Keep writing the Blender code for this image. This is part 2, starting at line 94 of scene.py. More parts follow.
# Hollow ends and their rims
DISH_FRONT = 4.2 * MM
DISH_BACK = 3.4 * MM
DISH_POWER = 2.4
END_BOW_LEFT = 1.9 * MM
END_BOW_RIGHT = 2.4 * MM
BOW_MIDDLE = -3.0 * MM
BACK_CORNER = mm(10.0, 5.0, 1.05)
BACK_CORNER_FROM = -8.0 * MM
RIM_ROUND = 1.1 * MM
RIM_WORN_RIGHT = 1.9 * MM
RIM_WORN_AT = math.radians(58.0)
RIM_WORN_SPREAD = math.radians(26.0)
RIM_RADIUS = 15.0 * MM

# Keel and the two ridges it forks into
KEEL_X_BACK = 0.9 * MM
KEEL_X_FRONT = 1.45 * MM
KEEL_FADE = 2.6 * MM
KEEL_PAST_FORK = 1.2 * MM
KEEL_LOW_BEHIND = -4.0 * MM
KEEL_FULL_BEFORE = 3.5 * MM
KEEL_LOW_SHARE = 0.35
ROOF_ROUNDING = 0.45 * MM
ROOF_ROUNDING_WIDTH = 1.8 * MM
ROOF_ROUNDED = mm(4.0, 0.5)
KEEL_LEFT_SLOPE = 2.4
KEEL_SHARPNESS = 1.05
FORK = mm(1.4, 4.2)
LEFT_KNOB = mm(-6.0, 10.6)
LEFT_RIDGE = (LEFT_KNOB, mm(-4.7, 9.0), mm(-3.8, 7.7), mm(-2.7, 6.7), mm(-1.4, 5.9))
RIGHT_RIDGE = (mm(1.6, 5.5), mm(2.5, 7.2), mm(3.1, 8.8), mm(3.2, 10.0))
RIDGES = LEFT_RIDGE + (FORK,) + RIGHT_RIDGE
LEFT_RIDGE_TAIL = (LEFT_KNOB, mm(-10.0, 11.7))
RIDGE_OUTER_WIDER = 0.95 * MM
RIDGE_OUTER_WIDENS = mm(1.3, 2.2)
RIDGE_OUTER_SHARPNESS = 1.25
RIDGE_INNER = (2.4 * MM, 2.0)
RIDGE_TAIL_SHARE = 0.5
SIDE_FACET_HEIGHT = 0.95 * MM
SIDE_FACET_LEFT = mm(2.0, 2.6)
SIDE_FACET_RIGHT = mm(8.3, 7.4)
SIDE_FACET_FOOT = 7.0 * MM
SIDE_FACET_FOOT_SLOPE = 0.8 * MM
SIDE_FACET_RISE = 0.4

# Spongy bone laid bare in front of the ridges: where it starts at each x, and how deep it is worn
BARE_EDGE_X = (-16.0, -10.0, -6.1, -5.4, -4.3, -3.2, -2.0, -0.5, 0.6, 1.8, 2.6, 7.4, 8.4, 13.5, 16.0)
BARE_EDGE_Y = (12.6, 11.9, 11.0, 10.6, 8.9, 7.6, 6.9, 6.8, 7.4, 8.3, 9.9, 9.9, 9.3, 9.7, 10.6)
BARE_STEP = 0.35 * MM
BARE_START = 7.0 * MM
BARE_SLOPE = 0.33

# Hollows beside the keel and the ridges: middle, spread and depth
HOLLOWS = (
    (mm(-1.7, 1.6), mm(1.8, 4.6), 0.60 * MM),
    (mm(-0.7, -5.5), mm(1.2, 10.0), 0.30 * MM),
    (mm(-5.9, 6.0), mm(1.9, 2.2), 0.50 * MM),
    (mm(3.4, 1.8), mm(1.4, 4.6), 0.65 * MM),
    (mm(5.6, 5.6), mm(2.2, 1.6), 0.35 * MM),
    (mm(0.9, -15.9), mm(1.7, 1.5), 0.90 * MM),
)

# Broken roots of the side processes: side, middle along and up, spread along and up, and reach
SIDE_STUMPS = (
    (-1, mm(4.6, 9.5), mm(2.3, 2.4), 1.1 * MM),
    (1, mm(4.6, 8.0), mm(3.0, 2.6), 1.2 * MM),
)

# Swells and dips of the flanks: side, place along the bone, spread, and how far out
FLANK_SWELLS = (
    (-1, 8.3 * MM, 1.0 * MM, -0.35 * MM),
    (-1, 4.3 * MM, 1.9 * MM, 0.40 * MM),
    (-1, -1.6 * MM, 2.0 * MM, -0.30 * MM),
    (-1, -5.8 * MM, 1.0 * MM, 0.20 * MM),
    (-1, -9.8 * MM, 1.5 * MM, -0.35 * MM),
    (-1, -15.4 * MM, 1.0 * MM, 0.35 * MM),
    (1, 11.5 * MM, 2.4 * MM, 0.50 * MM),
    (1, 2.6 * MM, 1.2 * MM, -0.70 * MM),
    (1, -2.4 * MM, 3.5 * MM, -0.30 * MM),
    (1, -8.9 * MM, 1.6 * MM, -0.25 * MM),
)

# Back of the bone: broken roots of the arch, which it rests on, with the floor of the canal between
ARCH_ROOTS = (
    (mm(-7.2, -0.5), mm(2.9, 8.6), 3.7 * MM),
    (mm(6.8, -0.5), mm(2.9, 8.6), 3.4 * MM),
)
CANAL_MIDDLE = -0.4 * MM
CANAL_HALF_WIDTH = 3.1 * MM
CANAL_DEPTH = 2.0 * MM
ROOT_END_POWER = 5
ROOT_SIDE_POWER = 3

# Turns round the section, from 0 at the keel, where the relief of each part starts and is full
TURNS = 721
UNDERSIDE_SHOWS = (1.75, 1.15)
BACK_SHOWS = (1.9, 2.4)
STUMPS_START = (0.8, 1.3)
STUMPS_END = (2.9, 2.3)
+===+
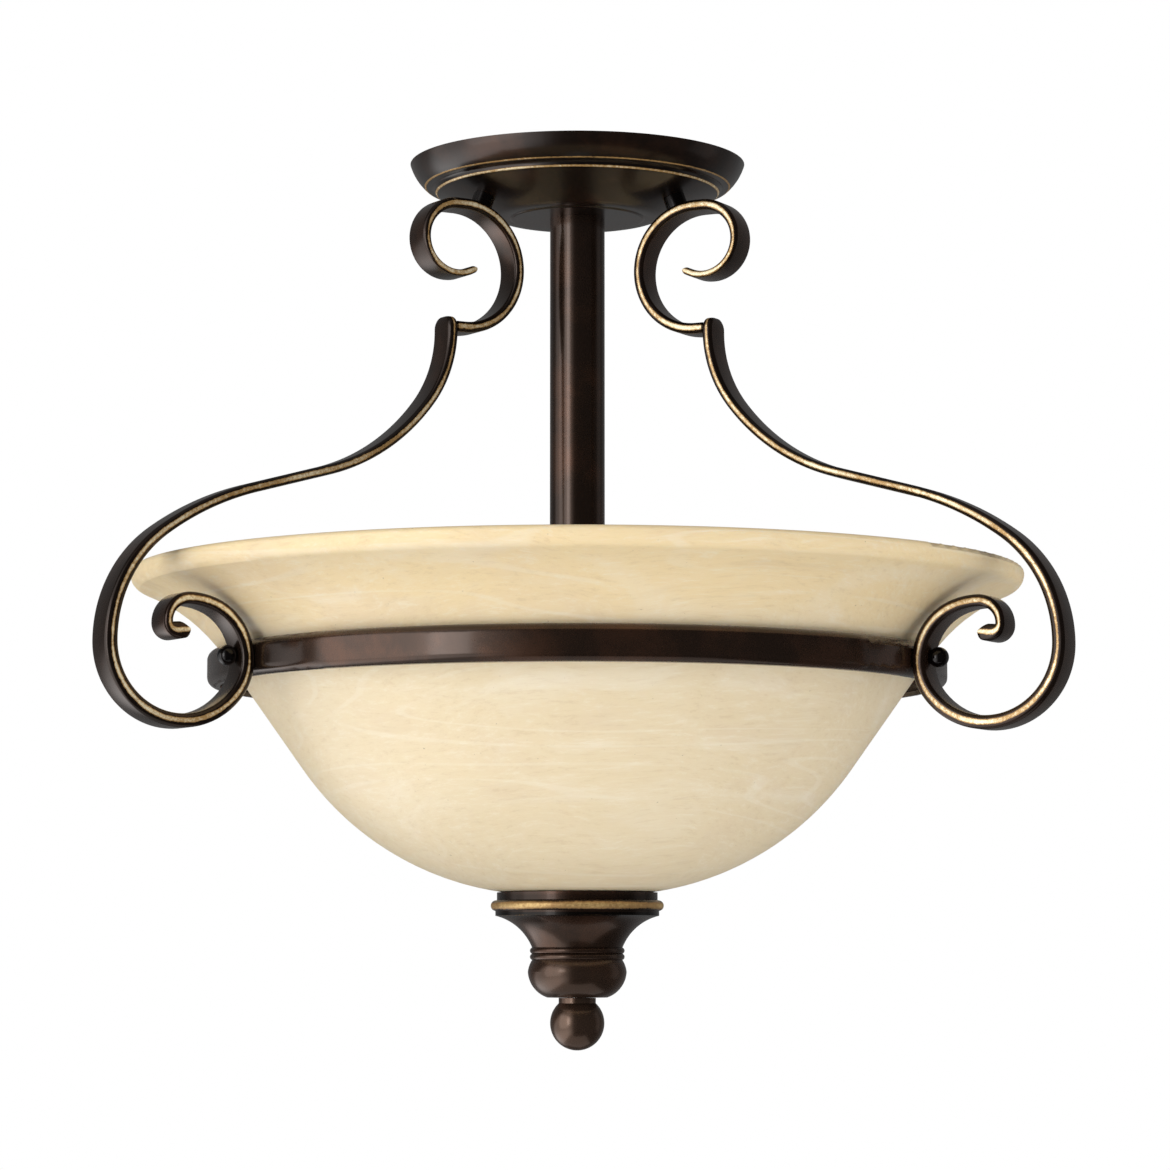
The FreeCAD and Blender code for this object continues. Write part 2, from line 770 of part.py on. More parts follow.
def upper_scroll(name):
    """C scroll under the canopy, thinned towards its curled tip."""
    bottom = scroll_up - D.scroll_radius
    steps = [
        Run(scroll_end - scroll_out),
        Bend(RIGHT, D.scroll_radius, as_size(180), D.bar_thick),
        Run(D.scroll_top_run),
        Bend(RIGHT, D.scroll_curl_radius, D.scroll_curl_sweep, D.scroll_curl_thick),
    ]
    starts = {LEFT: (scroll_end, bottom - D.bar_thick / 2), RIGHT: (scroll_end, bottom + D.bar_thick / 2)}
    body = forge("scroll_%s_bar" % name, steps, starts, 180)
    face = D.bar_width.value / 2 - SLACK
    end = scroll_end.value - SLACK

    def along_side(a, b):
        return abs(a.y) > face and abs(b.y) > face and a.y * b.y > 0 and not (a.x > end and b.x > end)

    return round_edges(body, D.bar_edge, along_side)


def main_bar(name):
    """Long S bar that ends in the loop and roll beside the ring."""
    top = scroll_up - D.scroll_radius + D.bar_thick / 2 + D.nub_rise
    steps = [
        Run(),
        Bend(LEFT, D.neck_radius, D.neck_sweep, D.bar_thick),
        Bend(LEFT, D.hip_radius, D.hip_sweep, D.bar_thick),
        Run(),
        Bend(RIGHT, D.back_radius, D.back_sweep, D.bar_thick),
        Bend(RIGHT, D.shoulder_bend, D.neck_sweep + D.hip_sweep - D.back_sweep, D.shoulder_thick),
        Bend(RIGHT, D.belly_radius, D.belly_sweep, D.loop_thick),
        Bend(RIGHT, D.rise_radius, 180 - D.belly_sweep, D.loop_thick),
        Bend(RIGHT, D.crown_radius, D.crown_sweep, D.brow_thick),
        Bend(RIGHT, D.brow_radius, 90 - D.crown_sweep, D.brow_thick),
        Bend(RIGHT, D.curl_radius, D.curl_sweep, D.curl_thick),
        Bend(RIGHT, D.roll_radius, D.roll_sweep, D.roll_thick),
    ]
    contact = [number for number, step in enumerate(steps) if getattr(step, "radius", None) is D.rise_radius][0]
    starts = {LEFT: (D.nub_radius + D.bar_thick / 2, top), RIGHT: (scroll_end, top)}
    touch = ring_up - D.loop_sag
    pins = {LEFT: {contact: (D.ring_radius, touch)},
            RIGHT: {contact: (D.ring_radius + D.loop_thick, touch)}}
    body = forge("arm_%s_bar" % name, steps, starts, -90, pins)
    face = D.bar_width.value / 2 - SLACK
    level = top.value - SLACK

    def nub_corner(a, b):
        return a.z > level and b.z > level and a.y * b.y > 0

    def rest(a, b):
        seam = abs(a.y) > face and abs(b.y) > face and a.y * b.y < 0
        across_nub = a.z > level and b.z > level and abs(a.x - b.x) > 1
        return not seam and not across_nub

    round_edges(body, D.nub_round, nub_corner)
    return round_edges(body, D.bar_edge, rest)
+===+
» **Your objective**: Start at the line with "Keep writing the" and stop after the line with "RIM_RADIUS = 15.0 * MM". Repeat exactly the lines in that range.

» **Response to the task**:
Keep writing the Blender code for this image. This is part 2, starting at line 94 of scene.py. More parts follow.
# Hollow ends and their rims
DISH_FRONT = 4.2 * MM
DISH_BACK = 3.4 * MM
DISH_POWER = 2.4
END_BOW_LEFT = 1.9 * MM
END_BOW_RIGHT = 2.4 * MM
BOW_MIDDLE = -3.0 * MM
BACK_CORNER = mm(10.0, 5.0, 1.05)
BACK_CORNER_FROM = -8.0 * MM
RIM_ROUND = 1.1 * MM
RIM_WORN_RIGHT = 1.9 * MM
RIM_WORN_AT = math.radians(58.0)
RIM_WORN_SPREAD = math.radians(26.0)
RIM_RADIUS = 15.0 * MM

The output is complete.